*** TASK INPUT ***
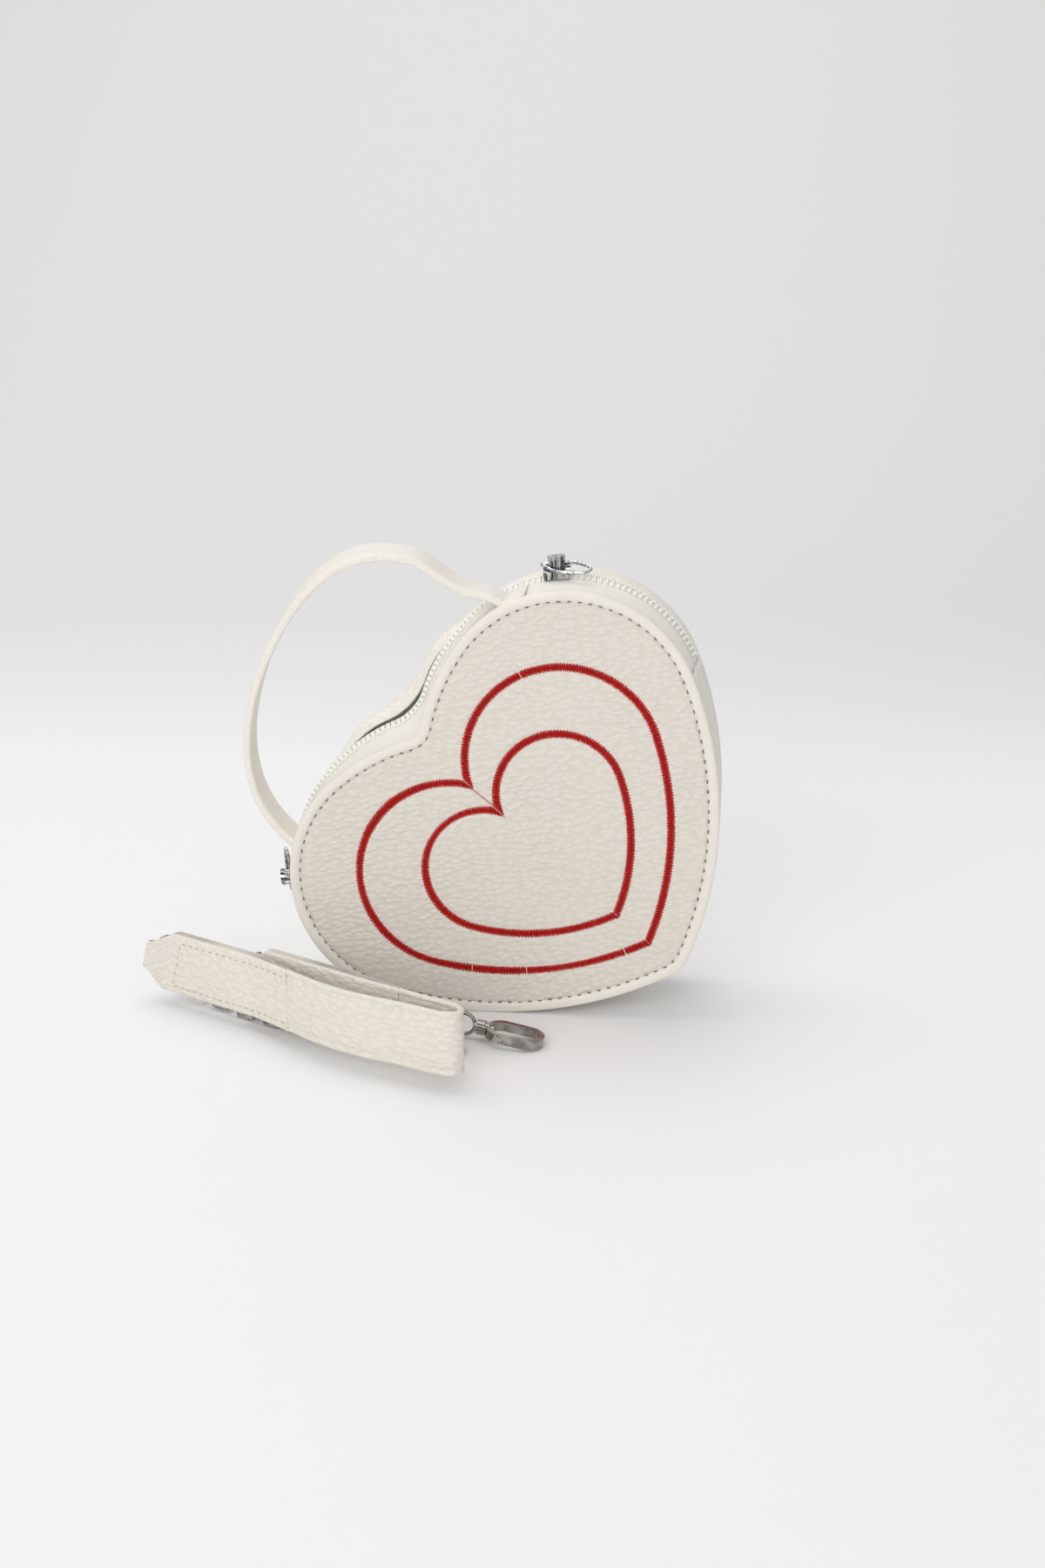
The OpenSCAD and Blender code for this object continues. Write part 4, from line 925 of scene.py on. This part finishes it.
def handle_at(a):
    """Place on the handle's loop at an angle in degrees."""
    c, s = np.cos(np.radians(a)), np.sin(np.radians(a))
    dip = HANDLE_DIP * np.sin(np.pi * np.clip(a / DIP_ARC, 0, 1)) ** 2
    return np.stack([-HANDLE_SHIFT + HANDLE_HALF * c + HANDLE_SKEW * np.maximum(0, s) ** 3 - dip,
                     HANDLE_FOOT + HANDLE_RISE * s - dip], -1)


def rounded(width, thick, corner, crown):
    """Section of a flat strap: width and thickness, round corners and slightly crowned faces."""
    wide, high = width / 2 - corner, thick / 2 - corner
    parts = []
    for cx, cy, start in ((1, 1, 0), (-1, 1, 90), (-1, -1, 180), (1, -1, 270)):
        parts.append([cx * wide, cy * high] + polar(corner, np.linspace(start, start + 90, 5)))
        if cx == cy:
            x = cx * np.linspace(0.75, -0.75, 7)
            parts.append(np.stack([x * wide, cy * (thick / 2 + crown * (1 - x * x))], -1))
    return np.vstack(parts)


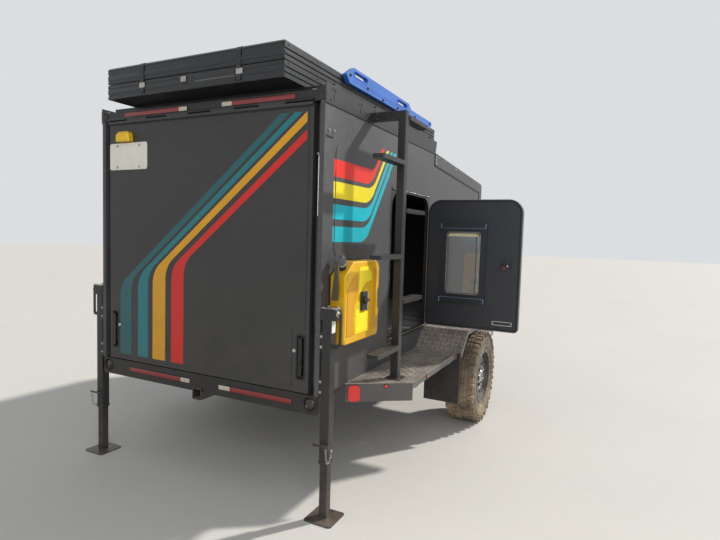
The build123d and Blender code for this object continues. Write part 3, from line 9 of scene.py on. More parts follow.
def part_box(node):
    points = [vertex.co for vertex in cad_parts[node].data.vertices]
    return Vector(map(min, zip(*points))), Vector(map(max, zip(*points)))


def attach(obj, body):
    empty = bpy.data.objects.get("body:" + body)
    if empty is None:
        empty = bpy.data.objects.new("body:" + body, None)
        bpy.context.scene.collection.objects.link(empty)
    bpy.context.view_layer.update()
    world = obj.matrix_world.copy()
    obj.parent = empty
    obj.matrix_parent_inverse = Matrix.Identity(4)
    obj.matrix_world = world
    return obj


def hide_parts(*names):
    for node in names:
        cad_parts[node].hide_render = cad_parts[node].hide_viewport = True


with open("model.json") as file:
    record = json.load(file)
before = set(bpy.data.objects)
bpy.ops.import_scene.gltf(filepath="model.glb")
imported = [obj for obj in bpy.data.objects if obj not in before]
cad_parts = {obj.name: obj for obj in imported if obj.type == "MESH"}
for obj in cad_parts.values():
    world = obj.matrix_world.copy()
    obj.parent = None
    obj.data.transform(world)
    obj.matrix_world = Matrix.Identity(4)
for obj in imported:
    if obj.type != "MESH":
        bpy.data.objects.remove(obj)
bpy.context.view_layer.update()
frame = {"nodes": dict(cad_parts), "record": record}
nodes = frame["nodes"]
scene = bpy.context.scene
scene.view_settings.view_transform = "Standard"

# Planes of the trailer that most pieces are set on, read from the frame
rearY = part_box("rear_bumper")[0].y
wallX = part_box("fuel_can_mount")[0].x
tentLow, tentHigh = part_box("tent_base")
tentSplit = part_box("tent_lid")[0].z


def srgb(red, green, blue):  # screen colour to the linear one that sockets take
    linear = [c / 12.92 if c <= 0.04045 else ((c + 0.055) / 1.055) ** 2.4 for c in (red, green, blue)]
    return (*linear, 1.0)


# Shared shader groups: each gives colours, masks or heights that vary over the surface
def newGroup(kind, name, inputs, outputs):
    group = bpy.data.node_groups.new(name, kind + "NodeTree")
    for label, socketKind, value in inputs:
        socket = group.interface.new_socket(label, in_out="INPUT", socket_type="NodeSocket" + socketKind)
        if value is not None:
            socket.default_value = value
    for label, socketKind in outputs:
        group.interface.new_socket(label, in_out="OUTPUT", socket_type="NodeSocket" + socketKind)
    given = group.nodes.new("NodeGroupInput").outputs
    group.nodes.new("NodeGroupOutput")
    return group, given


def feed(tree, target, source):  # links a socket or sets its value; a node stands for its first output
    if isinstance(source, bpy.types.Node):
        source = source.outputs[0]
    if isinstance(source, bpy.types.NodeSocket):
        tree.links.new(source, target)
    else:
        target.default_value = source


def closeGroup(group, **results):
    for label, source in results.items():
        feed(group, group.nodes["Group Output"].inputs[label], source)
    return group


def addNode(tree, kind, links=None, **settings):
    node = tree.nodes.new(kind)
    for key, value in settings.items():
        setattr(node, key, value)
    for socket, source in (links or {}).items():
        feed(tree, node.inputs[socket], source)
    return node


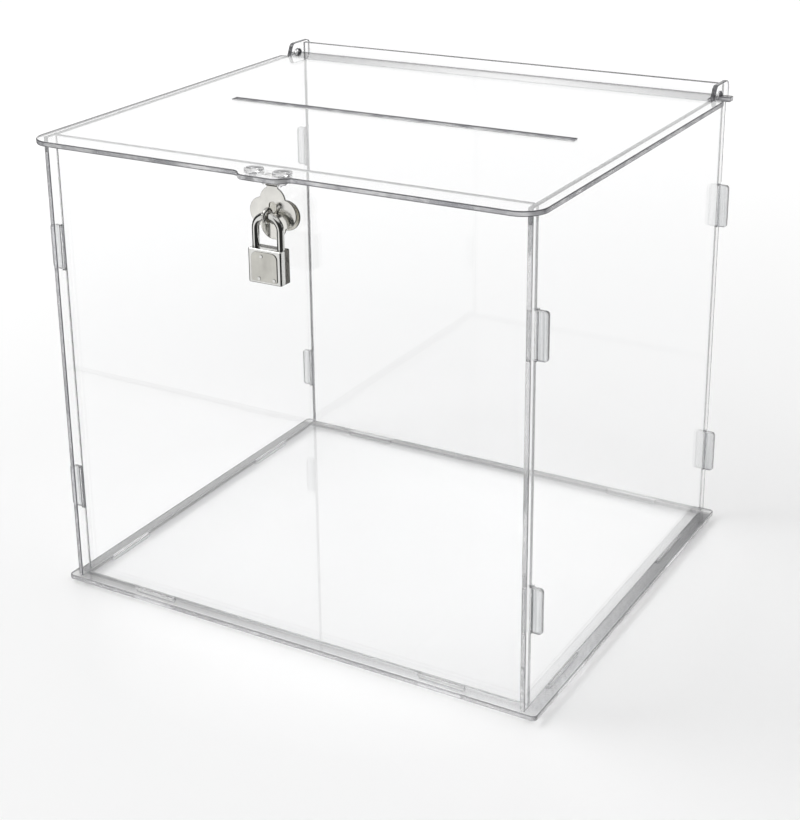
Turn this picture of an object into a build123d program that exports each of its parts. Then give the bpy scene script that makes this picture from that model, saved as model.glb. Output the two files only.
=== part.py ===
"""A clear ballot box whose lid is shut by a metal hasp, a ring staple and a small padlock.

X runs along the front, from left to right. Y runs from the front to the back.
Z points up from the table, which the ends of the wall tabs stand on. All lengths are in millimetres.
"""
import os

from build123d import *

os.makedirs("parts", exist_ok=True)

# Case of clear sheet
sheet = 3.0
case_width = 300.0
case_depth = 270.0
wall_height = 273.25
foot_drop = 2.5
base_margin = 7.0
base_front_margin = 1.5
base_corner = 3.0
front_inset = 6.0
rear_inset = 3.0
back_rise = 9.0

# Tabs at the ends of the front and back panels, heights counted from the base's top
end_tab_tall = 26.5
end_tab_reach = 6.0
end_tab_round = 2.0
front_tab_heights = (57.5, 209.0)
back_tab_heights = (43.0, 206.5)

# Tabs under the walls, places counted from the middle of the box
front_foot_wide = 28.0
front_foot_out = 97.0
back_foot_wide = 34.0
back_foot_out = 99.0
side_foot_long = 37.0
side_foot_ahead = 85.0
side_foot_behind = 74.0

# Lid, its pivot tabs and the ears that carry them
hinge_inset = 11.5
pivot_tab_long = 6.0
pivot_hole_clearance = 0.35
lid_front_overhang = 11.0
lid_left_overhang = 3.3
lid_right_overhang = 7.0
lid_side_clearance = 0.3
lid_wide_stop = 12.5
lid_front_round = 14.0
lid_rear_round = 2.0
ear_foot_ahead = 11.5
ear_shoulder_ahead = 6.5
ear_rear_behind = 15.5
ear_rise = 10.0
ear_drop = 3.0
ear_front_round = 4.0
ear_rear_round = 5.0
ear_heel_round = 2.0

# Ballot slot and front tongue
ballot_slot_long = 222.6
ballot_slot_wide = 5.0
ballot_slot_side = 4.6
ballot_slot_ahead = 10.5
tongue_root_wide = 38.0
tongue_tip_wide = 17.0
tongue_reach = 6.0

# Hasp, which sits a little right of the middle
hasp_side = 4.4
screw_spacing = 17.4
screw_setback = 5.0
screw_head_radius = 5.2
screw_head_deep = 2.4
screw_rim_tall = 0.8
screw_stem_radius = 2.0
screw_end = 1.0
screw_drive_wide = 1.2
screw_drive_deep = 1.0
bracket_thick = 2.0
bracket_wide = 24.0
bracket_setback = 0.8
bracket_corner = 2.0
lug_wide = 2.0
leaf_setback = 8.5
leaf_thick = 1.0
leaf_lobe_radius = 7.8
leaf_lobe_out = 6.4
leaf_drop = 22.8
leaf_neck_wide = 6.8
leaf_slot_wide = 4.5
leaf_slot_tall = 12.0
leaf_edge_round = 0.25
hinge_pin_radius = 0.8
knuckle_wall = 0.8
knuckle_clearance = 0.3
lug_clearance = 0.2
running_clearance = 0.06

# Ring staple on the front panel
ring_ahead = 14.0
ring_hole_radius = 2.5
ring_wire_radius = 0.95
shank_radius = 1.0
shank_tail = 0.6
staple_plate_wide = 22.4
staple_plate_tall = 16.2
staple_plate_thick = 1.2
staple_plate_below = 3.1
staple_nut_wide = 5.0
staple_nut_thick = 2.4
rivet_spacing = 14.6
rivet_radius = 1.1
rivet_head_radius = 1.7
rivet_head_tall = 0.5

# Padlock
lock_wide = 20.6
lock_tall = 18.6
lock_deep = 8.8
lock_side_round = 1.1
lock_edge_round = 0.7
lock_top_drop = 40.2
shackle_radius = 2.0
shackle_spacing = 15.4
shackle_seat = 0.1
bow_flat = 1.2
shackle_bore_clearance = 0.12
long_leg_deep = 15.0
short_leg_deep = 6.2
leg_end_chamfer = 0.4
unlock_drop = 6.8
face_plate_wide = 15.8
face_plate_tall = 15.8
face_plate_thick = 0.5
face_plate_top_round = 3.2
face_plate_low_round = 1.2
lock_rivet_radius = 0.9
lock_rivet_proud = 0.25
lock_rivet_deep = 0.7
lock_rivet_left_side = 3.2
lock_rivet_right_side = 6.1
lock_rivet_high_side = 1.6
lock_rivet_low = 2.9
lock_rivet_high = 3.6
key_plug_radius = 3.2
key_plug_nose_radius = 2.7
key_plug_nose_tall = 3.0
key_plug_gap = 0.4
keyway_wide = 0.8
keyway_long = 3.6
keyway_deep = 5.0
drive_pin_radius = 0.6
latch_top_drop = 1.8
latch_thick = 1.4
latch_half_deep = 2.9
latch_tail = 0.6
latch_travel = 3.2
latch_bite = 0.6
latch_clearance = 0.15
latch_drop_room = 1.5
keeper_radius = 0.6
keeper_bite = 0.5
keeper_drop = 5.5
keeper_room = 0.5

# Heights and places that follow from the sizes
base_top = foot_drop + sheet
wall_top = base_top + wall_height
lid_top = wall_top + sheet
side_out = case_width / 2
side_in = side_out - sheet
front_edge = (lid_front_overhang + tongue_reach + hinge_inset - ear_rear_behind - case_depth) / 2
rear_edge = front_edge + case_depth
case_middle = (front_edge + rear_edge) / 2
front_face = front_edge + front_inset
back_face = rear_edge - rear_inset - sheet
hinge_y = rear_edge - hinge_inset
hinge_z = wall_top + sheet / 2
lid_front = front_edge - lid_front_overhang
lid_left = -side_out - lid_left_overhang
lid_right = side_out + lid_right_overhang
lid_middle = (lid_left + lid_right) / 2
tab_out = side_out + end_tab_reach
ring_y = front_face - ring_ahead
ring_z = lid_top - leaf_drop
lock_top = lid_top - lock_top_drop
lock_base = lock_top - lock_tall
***
■ PROBLEM:
Note each line of the entries that has "this" in it, and copy those lines.

■ RESPONSE BELOW:
The OpenSCAD and Blender code for this object continues. Write part 4, from line 925 of scene.py on. This part finishes it.
The build123d and Blender code for this object continues. Write part 3, from line 9 of scene.py on. More parts follow.
Turn this picture of an object into a build123d program that exports each of its parts. Then give the bpy scene script that makes this picture from that model, saved as model.glb. Output the two files only.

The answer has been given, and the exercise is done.